■ What is required:
Up to and including the line that contains "cut and sewn.", write out each line of the material from its first line, exactly.

■ Recorded data:
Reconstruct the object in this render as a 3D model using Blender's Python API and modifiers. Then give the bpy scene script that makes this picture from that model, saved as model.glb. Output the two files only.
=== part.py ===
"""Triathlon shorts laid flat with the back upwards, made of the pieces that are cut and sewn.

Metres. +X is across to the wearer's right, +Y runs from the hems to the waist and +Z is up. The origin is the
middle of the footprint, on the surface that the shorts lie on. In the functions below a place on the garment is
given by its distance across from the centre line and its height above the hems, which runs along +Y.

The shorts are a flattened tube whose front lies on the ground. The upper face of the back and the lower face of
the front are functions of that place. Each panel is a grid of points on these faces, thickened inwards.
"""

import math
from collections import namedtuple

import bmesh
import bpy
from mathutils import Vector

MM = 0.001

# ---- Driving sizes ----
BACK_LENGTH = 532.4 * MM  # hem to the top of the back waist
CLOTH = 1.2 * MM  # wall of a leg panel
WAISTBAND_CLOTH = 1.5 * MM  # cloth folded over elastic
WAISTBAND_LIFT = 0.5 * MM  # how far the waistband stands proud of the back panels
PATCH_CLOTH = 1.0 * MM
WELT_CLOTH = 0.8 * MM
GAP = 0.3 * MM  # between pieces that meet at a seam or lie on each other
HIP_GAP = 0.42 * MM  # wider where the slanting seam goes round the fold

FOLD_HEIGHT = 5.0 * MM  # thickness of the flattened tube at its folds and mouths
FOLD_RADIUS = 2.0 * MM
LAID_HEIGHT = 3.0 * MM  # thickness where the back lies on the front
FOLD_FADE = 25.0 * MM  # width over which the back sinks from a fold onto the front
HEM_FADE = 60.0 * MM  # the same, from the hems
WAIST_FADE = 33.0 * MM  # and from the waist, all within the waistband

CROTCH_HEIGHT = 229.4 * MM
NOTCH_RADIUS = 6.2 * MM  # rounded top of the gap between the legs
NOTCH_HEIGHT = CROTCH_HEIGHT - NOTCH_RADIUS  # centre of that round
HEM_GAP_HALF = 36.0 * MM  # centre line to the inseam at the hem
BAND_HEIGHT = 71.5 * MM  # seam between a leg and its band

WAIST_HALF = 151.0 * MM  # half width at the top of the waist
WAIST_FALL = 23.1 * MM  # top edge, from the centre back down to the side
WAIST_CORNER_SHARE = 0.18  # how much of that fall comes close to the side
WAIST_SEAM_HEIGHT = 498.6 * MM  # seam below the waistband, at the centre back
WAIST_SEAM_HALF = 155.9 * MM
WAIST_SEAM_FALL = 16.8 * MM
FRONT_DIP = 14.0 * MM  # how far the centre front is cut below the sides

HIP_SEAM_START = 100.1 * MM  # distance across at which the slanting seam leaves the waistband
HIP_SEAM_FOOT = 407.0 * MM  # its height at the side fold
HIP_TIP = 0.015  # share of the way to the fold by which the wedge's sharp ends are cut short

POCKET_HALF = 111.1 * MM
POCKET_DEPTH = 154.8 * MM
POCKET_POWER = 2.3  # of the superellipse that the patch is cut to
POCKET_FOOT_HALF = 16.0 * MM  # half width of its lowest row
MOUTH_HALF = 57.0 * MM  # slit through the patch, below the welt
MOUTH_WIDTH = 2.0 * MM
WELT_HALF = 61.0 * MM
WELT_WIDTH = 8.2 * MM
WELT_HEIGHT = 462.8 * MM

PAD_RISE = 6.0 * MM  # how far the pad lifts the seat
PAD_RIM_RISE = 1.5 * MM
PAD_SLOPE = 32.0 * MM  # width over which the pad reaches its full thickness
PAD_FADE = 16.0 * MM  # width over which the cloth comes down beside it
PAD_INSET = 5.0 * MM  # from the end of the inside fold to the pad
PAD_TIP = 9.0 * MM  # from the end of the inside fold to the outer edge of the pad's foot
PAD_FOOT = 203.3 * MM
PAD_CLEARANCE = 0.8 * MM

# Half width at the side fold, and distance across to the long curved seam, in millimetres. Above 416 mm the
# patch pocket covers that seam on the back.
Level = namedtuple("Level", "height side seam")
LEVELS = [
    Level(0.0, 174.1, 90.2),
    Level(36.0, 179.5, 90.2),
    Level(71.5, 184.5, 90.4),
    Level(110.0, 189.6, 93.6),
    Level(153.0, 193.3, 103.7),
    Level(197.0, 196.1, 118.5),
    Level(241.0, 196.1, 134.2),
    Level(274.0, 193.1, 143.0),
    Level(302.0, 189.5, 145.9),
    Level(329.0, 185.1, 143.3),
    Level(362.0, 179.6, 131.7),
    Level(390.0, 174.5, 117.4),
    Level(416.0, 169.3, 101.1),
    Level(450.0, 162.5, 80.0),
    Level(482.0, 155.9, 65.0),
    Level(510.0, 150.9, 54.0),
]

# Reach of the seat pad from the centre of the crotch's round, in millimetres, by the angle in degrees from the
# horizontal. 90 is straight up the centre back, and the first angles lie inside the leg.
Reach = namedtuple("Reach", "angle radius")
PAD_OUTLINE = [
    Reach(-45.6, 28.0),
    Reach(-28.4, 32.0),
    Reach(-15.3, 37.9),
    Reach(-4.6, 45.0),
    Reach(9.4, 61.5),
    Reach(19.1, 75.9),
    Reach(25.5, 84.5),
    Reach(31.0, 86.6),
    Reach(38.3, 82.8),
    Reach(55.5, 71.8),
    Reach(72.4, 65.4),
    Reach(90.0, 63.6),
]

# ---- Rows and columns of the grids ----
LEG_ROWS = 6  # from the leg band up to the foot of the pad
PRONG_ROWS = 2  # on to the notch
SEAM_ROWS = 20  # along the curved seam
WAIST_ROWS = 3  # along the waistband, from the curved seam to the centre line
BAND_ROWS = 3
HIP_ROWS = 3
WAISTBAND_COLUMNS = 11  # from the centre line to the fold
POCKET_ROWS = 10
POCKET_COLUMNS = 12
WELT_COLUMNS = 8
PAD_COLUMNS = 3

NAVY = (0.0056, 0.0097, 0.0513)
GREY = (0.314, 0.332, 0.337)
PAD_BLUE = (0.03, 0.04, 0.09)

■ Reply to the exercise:
Reconstruct the object in this render as a 3D model using Blender's Python API and modifiers. Then give the bpy scene script that makes this picture from that model, saved as model.glb. Output the two files only.
=== part.py ===
"""Triathlon shorts laid flat with the back upwards, made of the pieces that are cut and sewn.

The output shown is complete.